====== Material provided
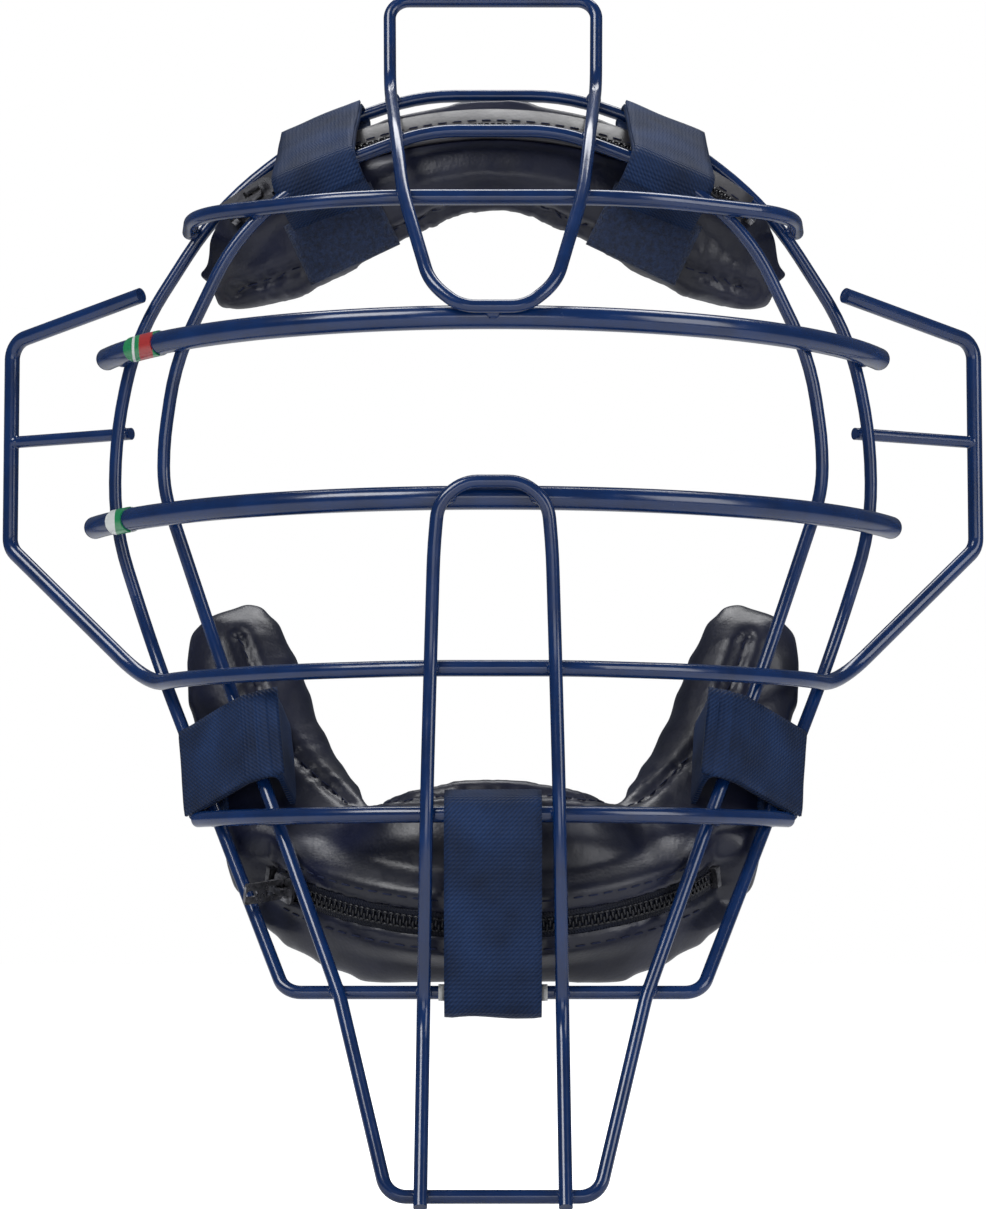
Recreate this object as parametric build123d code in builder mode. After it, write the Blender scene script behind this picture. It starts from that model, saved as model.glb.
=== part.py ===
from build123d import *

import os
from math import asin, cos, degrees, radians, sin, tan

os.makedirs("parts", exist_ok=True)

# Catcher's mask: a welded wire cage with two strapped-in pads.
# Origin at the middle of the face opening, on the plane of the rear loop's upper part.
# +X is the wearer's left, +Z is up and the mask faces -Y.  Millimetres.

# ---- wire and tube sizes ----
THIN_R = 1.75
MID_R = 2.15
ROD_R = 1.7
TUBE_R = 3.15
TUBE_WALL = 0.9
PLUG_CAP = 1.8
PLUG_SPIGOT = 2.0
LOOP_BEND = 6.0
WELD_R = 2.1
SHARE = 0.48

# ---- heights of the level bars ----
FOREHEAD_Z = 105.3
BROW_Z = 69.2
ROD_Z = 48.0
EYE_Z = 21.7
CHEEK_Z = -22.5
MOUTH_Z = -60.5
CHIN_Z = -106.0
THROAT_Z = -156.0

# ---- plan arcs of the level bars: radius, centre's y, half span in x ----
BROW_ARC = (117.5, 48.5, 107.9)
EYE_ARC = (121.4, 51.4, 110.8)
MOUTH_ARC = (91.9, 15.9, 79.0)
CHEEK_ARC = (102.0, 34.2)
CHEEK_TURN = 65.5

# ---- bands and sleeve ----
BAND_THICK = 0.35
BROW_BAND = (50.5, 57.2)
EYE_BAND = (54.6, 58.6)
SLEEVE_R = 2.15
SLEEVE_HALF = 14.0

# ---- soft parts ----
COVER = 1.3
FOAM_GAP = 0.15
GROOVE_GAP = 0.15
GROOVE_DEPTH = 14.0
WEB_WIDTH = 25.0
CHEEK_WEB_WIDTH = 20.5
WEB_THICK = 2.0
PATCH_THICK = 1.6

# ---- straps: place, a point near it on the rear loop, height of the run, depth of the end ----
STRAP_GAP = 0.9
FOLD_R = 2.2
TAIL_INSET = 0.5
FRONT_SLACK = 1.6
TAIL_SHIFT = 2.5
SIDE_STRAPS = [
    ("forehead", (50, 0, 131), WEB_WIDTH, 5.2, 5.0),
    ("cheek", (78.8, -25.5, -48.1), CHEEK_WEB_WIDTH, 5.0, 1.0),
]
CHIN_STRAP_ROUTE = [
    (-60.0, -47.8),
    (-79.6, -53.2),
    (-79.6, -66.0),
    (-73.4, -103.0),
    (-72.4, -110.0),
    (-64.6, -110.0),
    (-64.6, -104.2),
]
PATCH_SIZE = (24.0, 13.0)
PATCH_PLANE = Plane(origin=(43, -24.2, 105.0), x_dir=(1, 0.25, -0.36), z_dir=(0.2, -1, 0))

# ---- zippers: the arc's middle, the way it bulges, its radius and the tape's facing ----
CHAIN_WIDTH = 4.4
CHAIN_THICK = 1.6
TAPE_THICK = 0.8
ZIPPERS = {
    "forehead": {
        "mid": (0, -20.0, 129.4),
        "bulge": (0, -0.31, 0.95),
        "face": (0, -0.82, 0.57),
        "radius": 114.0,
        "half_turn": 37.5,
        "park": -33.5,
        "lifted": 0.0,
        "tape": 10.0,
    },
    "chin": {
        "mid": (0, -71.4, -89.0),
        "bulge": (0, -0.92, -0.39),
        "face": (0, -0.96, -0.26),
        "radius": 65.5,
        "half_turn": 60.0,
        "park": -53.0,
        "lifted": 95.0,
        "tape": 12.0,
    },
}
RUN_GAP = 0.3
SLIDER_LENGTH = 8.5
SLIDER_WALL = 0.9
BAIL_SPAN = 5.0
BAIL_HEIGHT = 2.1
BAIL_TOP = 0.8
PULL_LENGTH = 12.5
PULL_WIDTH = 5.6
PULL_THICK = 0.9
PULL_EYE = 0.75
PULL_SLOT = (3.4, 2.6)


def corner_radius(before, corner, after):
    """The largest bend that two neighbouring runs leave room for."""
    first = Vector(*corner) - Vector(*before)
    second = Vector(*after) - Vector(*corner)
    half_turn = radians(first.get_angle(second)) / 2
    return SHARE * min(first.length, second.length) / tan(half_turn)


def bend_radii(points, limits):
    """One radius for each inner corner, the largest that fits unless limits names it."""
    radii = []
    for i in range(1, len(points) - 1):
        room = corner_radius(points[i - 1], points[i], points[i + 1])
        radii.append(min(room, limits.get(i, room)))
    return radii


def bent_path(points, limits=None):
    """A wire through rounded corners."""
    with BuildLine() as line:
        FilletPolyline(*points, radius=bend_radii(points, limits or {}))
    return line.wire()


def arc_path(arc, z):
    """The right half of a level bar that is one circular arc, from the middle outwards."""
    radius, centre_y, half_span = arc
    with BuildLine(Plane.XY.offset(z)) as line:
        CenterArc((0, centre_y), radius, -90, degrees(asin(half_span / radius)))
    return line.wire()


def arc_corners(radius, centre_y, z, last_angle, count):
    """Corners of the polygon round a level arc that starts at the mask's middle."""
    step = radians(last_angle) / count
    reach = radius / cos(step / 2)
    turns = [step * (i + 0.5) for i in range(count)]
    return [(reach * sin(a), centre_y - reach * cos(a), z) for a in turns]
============
Exercise prompt:
Go through the listing above and list every line that has the word "starts".

Task output:
Recreate this object as parametric build123d code in builder mode. After it, write the Blender scene script behind this picture. It starts from that model, saved as model.glb.
    """Corners of the polygon round a level arc that starts at the mask's middle."""